Gerard H. Sweeney – President and CEO: It’s not a big change since the last conference call. Look, certainly, the market that we’re in that is the most sensitized to the federal government and its budgetary matters, as both in Northern Virginia and in Maryland. I think the decline in leasing activity in Q1 in that market is reflective of the fact that the number of tenants are on the sidelines or pausing before they make a lot of poor lease commitments so they get a better flavor for what the political climate will be going forward. Certainly, with some of the appeal processes recently issued by the federal government in terms of awarding contracts, that has a bit of a delay in the actual award of those contracts and creates more protracted timeline. When we look beyond that I don’t think we are really seeing the impact of the election in our other markets. I mean, the pipeline – feedback from our leasing agents, the managing directors does not seem to indicate that people are really focusing on that political climate as a key driver in their space decision.
Josh Attie – Citigroup: Can you talk a little bit more about what the acquisition pipeline looks like and maybe even development. When you did the preferred offerings you chose to increase the cash balance instead of paying down debt or – and I guess that kind of implies that you’re seeing more growth opportunities. Can you talk about that a little bit?

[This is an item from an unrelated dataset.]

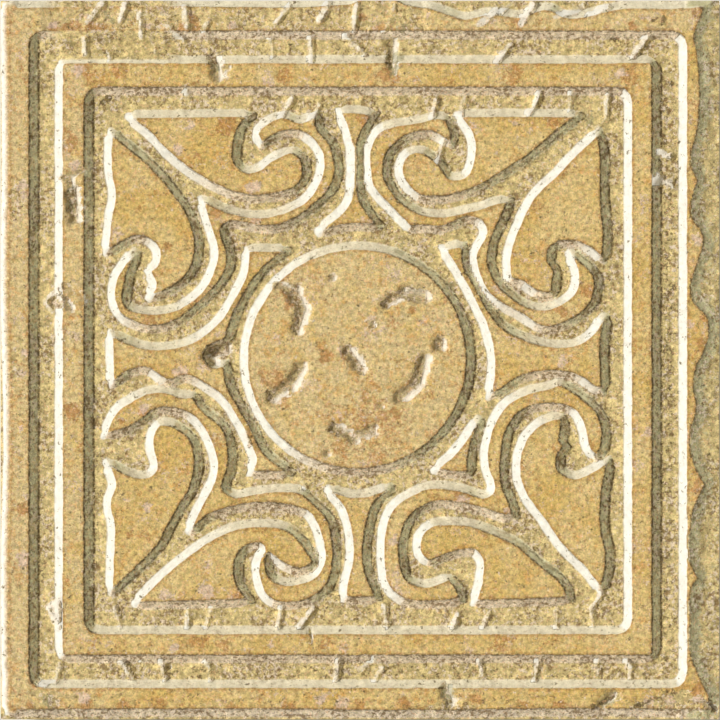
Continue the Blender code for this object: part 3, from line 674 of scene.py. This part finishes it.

Gerard H. Sweeney – President and CEO: Certainly, I’ll make a real quick overview and then Tom can you give you kind of around the horn what we are seeing on the investment side. Look I think the reason when we raised this capital that we didn’t pay down the debt immediately was just to preserve complete optionality and we have as you know from our bank term loan structure a pretty flexible platform to pay down that debt as we see fit with some acceleration of cost, but minimal breakage expenses. So, I think, when we analyze where we are we’ve retained the optionality to apply cash to future debt pay downs or as you know this past quarter to I think some pretty good tactical liability management, and we are seeing more things on the investment side, which Tom can certainly touch on.
Thomas E. Wirth – EVP, Portfolio Management and Investments: Sure. On the investment side, I think, if you look at the markets – I think that Philadelphia, Richmond tend to be slower not seeing much activity at this point. Continuing to see some activity in Austin that we monitor, that market continues to be well received when product is out there and we continue to look at the CBD and Southwest for opportunities and in Metro DC I think it’s a (tale) of two storylines. We have the outside the beltway, which other than our trade, there’s been very few outside the beltway trades, they’ve been taking longer to get done. So, we’re monitoring that very closely just to see if cap rates are going to go higher out there or whether we see that nothing trades. Inside the beltway, we’re still seeing a lot of good activity, and that activity in the trophy-class, there’s plenty of capital out there finding that product, as well as – but some product that isn’t trading at the expectations people are expecting, especially with – I think as you mentioned on the political side, we’ve seen rent sort of come down a little bit, we’ve seen it in our portfolio, we’re seeing it in the district also with some negative absorption, that people are pulling product, and in some cases refinancing. So, there is some haves and have-nots. With our looking in the district and in inside the beltway markets, we are targeting that with our Allstate joint venture. So, we’re certainly looking for opportunities in our targeted markets which are all inside the beltway. We’re seeing some good opportunities. We’re taking a look at them. Most of the things we’re looking out are going to be conservative, we’re not looking for a lot of leasing exposure or near-term leasing risk, and we continue to be pleased by what kind of lending you’re seeing on assets inside the beltway by various institutions.
Josh Attie – Citigroup: How should we think about the redeployment of the asset sale proceeds? You increased the asset sale guidance. Should we think of those proceeds as going towards sitting in cash until you can find acquisition opportunities, or would some of those proceeds go to pay down the term loan?
Gerard H. Sweeney – President and CEO: I think as I mentioned in the beginning, I think we’ll just keep our flexibility. We have the option of paying down certainly $100 million floating rate term loan as we choose, how it continues to track the liability market by any frictional trades we can make to look at our forward liabilities, and Tom and his team are continuing to beat the bush on investments. So, I think, those three avenues, I think, are good ones for the Company, and as situations arise that we think justified the deployment of capital will move down that path.